To find the pip value when the USD is listed as the base currency, as in USD/JPY or USD/CAD, for an account denominated in U.S. dollars, divide the above-listed standard pip values per lot by the relevant exchange rate.

Thus, if you are trading a full lot of $100,000 in the USD/CAD pair, then you divide** **the standard 10 pip value per full lot by the USD/CAD exchange rate. If the USD/CAD pair is trading at 1.3400, you will arrive at the correct pip value of 10 / 1.3400 = $7.462686567164179 or $7.46 per full lot when trading in an account denominated in U.S. dollars.

## How Is Pip Value Used in Forex Trading?

Pip values give you a useful **sense of the risk involved and margin required per pip when taking a position in currency pairs of similar volatility levels**. Without performing a precise calculation of the pip value in a currency pair, an accurate assessment of the risk you are taking by holding a position in a given currency pair cannot be made.
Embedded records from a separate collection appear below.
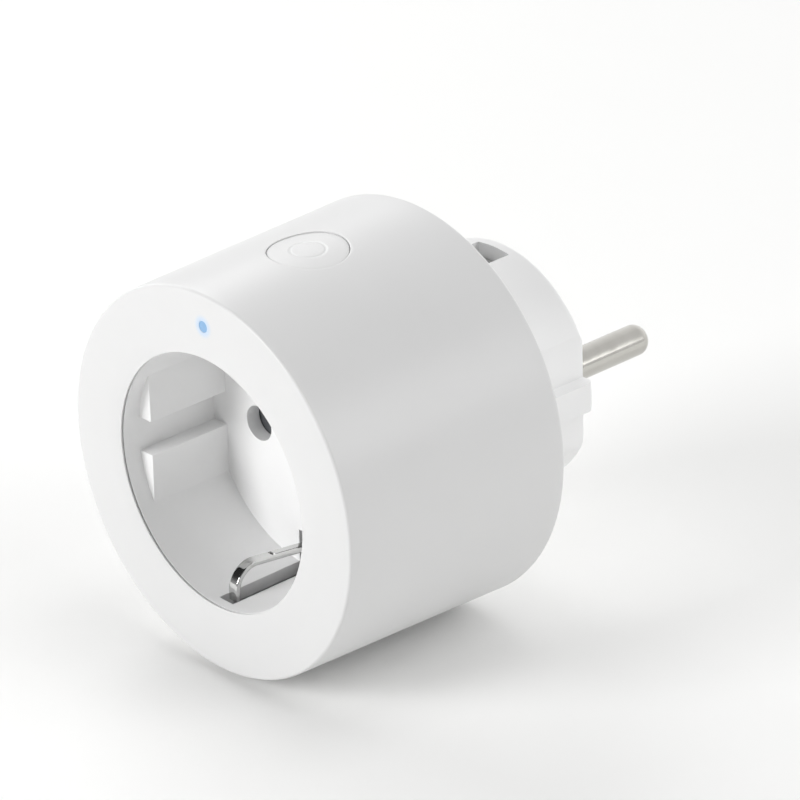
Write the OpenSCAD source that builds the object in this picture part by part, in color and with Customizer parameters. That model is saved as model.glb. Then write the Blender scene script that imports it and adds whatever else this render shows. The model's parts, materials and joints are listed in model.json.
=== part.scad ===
// Round Schuko smart plug: a switched through-socket for a CEE 7 wall outlet.
// Frame: the plug axis is Y and +Y points into the wall. +Z is up.
// The origin is the centre of the boss's end face, where the two pins come out.

/* [Body] */
// Width of the flat front ring, from the well to the outer edge
ring_w = 10.15; // [10:0.05:14]
// Length of the round body, from the front face to the face that rests on the wall plate
body_len = 40.5; // [40:0.5:60]
// How much the body's radius grows from front to back
draft = 1; // [0:0.1:2]
// Thickness of the outer shell's side wall
shell_t = 2; // [1.6:0.1:2.2]
// Thickness of the outer shell's front ring
front_t = 2; // [1.6:0.1:3]
// Radius of the rounded front edge
front_edge_r = 0.45; // [0.2:0.05:1]
// Radius of the rounded rear edge
rear_edge_r = 0.8; // [0.3:0.1:1.2]
// Thickness of the rear housing's disc
rear_t = 2; // [1.6:0.1:3]

/* [Socket well] */
// Radius of the round well that takes a plug
well_r = 19.65; // [19.4:0.05:24]
// Depth of the well
well_depth = 17.5; // [17:0.1:19]
// Wall thickness of the well's cup
cup_t = 2; // [1.6:0.1:2.4]
// Thickness of the well's floor
floor_t = 2.4; // [2:0.1:3]
// Thickness of the shell's lip at the hole's edge
lip_edge_t = 0.25; // [0.2:0.05:0.5]
// Thickness of the shell's lip where it meets the cup's outer wall
lip_t = 0.9; // [0.6:0.1:1.2]
// Gap between the shell's lip and the cup
cup_gap = 0.15; // [0.1:0.05:0.3]
// How much wider than the well the hole in the shell's ring is, on the radius
rim_step = 0.05; // [0:0.05:0.3]
// Distance between the two flat guide faces at the sides
guide_span = 33.5; // [32:0.1:36]
// How far the guide blocks start behind the front face
guide_recess = 3.25; // [2:0.05:5]
// Width of the channel between two guide blocks
channel_w = 5.4; // [5:0.1:6]

/* [Pins] */
// Distance between the two pins
pin_spacing = 19; // [18:0.1:23]
// Radius of a pin
pin_r = 2.4; // [2:0.05:2.9]
// Length of a pin in front of the boss
pin_len = 19; // [15:0.5:23]
// How much thicker a pin's root is, inside the boss's end wall
pin_root_step = 0.25; // [0.1:0.05:0.5]
// Radial clearance of the pin holes in the well's floor
pin_hole_gap = 0.3; // [0.2:0.05:0.4]

/* [Boss] */
// Radius of the boss that enters the wall outlet
boss_r = 18.75; // [18.5:0.05:19]
// Length of the boss
boss_len = 17.5; // [17:0.5:22]
// Wall thickness of the boss
boss_t = 2.3; // [2:0.1:2.5]
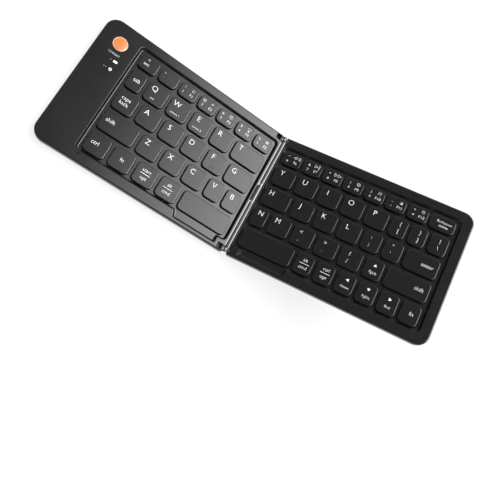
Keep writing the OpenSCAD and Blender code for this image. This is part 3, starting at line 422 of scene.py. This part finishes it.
# The grain of about 0.03 mm is drawn at 0.2 mm
key_plastic = moulded_plastic("moulded_abs_key", 0.2, 0.2 * MM, 0.003 * MM)
places = {}
for node in key_nodes:
    places[node] = key_boxes(node)
    caps = bmesh.new()
    for box in places[node]:
        add_cap(caps, *box)
    if node in ("key_f", "key_j"):
        add_homing_bar(caps, *places[node][0][:3])
    bmesh.ops.recalc_face_normals(caps, faces=caps.faces)
    piece = add_piece("cap_" + node, caps, node, [key_plastic], stand(node), facet_angle)
    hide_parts(node)

# Legends
# The signs on the caps are printed in off-white ink through a screen, which leaves a layer that can just be
# felt. Letters stand near the upper left corner, and the short keys carry four small signs each.
ink_thickness = 0.012
ink_rise = 0.004
ink_height = key_top + ink_rise
ink_cover = 0.82
ink_merge_distance = 0.0005
capital_share = 0.685
stroke_thinning = 0.01
rule_length = 6.4
rule_width = 0.3

# Heights of the signs, of capitals where they have any
letter_size = 3.45
hint_size = 1.25
side_word_size = 2.45
double_word_size = 2.2
punctuation_size = 2.6
sign_size = 1.7
icon_size = 2.0
function_size = 1.9


def printing_ink(name, colour):
    """Screen-printed ink, matt, with the slightly uneven cover that a mesh leaves."""
    material, tree, shader, place = new_material(name, colour, 0.55, IOR=1.48)
    # The screen's mesh of about 0.1 mm is drawn at 0.3 mm
    cover = add_node(tree, "TexNoise", {"Scale": 1 / (0.3 * MM), "Detail": 2.0}, {"Vector": place})
    tint = add_node(tree, "MixRGB", {"Color1": darker(colour, ink_cover), "Color2": linear(colour)},
                    {"Fac": cover.outputs["Fac"]})
    tree.links.new(tint.outputs["Color"], shader.inputs["Base Color"])
    return material


def print_words(form, words, x, y, size, z=ink_height):
    """Prints words centred at x, with their capitals centred at y."""
    curve = bpy.data.curves.new("words", "FONT")
    curve.body = words
    curve.size = size / capital_share
    curve.resolution_u = 3
    curve.extrude = ink_thickness / 2
    curve.offset = -stroke_thinning * curve.size
    curve.align_x = "CENTER"
    letters = bpy.data.objects.new("words", curve)
    mesh = bpy.data.meshes.new_from_object(letters)
    mesh.transform(Matrix.Translation((x, y - size / 2, z)))
    form.from_mesh(mesh)
    bpy.data.objects.remove(letters)
    bpy.data.curves.remove(curve)
    bpy.data.meshes.remove(mesh)


def print_rule(form, x, y):
    """Prints the thin line between two words, centred at x and y."""
    half = Vector((rule_length, rule_width, ink_thickness)) / 2
    middle = Vector((x, y, ink_height))
    add_block(form, middle - half, middle + half)


def words_at(x, *lines, size):
    """A column of words as (text, from the left edge, from the far edge, size)."""
    return [(text, x, y, size) for text, y in lines]


def double_key(x, upper, lower):
    """Two words with a rule between them."""
    return words_at(x, (upper, 4.0), ("rule", 6.5), (lower, 9.0), size=double_word_size)


def four_signs(shifted, plain, icon, function, x, x_icon):
    """The signs of a short key: two characters on its left, an icon and a function on its right."""
    return [(shifted, x, 3.1, sign_size), (plain, x, 6.7, sign_size),
            (icon, x_icon, 2.8, icon_size), (function, x_icon, 6.5, function_size)]


legends = {}
for node in key_nodes:
    if node.startswith("key_"):
        x = 4.9 if node in right_nodes else 4.6
        legends[node] = [[(node[-1].upper(), x, 3.95, letter_size)]]
for letter, word in zip("qwe", ("pair", "system 1", "system 2")):
    legends["key_" + letter][0].append((word, 6.2, 10.4, hint_size))
legends["number_keys_left"] = [
    [("□", 5.2, 2.6, 1.2), ("esc", 4.9, 5.7, 2.0)],
    words_at(3.0, ("~", 3.1), ("`", 6.7), size=1.75)]
legends["number_keys_left"] += [
    four_signs(shifted, plain, icon, "F" + plain, 3.1, 9.0)
    for shifted, plain, icon in zip("!@#$%", "12345", "⌂⌕⧉✂☰")]
legends["number_keys_right"] = [
    four_signs(shifted, plain, icon, "F" + str(number), 3.7, 9.2)
    for shifted, plain, icon, number in zip("^&*()_+", "67890-=",
                                            ("◁◁", "▷‖", "▷▷", "◎", "▤", "◪", "☼"), range(6, 13))]
legends["side_keys_left"] = [
    words_at(5.6, ("tab", 6.3), size=side_word_size),
    words_at(6.6, ("caps", 4.3), ("lock", 7.8), size=side_word_size),
    words_at(6.0, ("shift", 5.8), size=side_word_size),
    words_at(5.4, ("ctrl", 6.2), size=side_word_size),
    words_at(7.3, ("fn", 6.5), size=side_word_size),
    double_key(6.9, "start", "opt"),
    double_key(6.8, "alt", "cmd")]
legends["side_keys_right"] = [
    words_at(8.9, ("Backspace", 3.8), ("delete", 6.6), size=1.65),
    words_at(14.5, ("enter", 6.7), size=side_word_size),
    words_at(21.2, ("shift", 6.5), size=side_word_size),
    double_key(6.2, "alt", "cmd"),
    double_key(6.3, "ctrl", "opt"),
    words_at(6.7, ("fn", 6.7), size=side_word_size)]
legends["punctuation_keys"] = [
    words_at(x, (shifted, 4.05), (plain, 9.05), size=punctuation_size)
    for x, shifted, plain in zip((5.85, 5.95, 6.05, 4.8, 4.9, 5.15, 5.3, 5.45), "{}|:\"<>?", "[]\\;',./")]
legends["arrow_keys"] = [
    words_at(6.3, (sign, 4.2), size=1.7) + words_at(6.3, (word, 9.0), size=1.6)
    for sign, word in zip("▲◀▼▶", ("PgUp", "Home", "PgDn", "End"))]

white_ink = printing_ink("screen_printed_ink", "#fbfbfb")
for node, signs in legends.items():
    print_form = bmesh.new()
    for (x0, y0, x1, y1), marks in zip(places[node], signs):
        for text, x, y, size in marks:
            if text == "rule":
                print_rule(print_form, x0 + x, y1 - y)
            else:
                print_words(print_form, text, x0 + x, y1 - y, size)
    bmesh.ops.remove_doubles(print_form, verts=print_form.verts, dist=ink_merge_distance)
    add_piece("legend_" + node, print_form, node, [white_ink], stand(node))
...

In addition, since forex transactions are typically leveraged, the pip value of positions gets multiplied by the amount of leverage used. By knowing the pip value of a currency pair, you can use money management techniques to calculate the ideal position size for any trade within the limits of the size of your account and your risk tolerance. Without this knowledge, you might wind up taking either too much or too little risk on a trade.

## Start Building Your Trading Plan

In order to build a comprehensive and effective trading plan, incorporate sound money-management techniques that include position sizing.

Knowing the pip value of each currency pair you trade or plan on trading expressed in your account currency gives you a much more precise assessment of how many pips of risk you are taking in any given currency pair.

Pip value also helps you assess if that position risk you have or are planning to take is affordable and aligned with your risk appetite and account size.